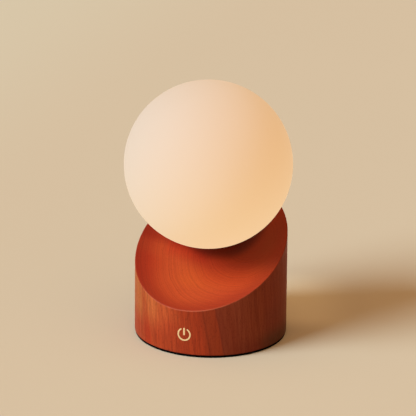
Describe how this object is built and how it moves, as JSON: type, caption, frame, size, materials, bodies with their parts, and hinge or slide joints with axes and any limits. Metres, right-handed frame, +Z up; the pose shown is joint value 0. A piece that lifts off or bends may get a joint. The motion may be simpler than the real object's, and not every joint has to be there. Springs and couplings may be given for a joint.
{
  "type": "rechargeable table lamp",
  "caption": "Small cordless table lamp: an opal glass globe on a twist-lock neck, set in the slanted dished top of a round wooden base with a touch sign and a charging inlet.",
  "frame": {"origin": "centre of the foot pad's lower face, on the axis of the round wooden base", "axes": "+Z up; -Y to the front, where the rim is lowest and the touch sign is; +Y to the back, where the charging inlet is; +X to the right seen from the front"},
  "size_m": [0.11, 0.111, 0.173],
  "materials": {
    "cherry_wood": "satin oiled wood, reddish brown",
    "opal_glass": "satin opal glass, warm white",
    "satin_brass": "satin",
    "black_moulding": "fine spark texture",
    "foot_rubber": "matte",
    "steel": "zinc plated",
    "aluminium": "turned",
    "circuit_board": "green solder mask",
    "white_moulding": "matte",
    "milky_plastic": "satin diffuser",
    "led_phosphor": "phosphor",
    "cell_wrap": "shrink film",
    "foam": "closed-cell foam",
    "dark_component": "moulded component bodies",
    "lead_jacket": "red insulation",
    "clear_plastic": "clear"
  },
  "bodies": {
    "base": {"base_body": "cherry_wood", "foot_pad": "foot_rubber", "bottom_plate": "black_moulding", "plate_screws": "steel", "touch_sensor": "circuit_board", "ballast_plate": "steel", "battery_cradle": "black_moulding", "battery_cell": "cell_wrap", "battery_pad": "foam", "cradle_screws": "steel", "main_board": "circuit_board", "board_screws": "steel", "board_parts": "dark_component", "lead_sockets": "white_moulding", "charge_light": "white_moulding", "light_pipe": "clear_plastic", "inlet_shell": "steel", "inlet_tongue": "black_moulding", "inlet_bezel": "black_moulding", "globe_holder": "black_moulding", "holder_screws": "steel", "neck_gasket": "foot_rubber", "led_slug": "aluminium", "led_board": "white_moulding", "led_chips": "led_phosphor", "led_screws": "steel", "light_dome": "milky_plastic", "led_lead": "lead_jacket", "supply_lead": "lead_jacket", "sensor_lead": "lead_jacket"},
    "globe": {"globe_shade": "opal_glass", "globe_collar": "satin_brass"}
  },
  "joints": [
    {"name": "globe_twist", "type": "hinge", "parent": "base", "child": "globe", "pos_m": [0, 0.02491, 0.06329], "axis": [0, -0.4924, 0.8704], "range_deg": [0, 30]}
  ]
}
+ + + +
▶ YOUR OBJECTIVE: Reproduce each line of the material above precisely.

▶ SOLVED PROBLEM:
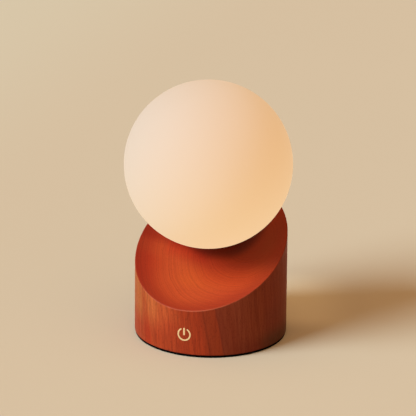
Describe how this object is built and how it moves, as JSON: type, caption, frame, size, materials, bodies with their parts, and hinge or slide joints with axes and any limits. Metres, right-handed frame, +Z up; the pose shown is joint value 0. A piece that lifts off or bends may get a joint. The motion may be simpler than the real object's, and not every joint has to be there. Springs and couplings may be given for a joint.
{
  "type": "rechargeable table lamp",
  "caption": "Small cordless table lamp: an opal glass globe on a twist-lock neck, set in the slanted dished top of a round wooden base with a touch sign and a charging inlet.",
  "frame": {"origin": "centre of the foot pad's lower face, on the axis of the round wooden base", "axes": "+Z up; -Y to the front, where the rim is lowest and the touch sign is; +Y to the back, where the charging inlet is; +X to the right seen from the front"},
  "size_m": [0.11, 0.111, 0.173],
  "materials": {
    "cherry_wood": "satin oiled wood, reddish brown",
    "opal_glass": "satin opal glass, warm white",
    "satin_brass": "satin",
    "black_moulding": "fine spark texture",
    "foot_rubber": "matte",
    "steel": "zinc plated",
    "aluminium": "turned",
    "circuit_board": "green solder mask",
    "white_moulding": "matte",
    "milky_plastic": "satin diffuser",
    "led_phosphor": "phosphor",
    "cell_wrap": "shrink film",
    "foam": "closed-cell foam",
    "dark_component": "moulded component bodies",
    "lead_jacket": "red insulation",
    "clear_plastic": "clear"
  },
  "bodies": {
    "base": {"base_body": "cherry_wood", "foot_pad": "foot_rubber", "bottom_plate": "black_moulding", "plate_screws": "steel", "touch_sensor": "circuit_board", "ballast_plate": "steel", "battery_cradle": "black_moulding", "battery_cell": "cell_wrap", "battery_pad": "foam", "cradle_screws": "steel", "main_board": "circuit_board", "board_screws": "steel", "board_parts": "dark_component", "lead_sockets": "white_moulding", "charge_light": "white_moulding", "light_pipe": "clear_plastic", "inlet_shell": "steel", "inlet_tongue": "black_moulding", "inlet_bezel": "black_moulding", "globe_holder": "black_moulding", "holder_screws": "steel", "neck_gasket": "foot_rubber", "led_slug": "aluminium", "led_board": "white_moulding", "led_chips": "led_phosphor", "led_screws": "steel", "light_dome": "milky_plastic", "led_lead": "lead_jacket", "supply_lead": "lead_jacket", "sensor_lead": "lead_jacket"},
    "globe": {"globe_shade": "opal_glass", "globe_collar": "satin_brass"}
  },
  "joints": [
    {"name": "globe_twist", "type": "hinge", "parent": "base", "child": "globe", "pos_m": [0, 0.02491, 0.06329], "axis": [0, -0.4924, 0.8704], "range_deg": [0, 30]}
  ]
}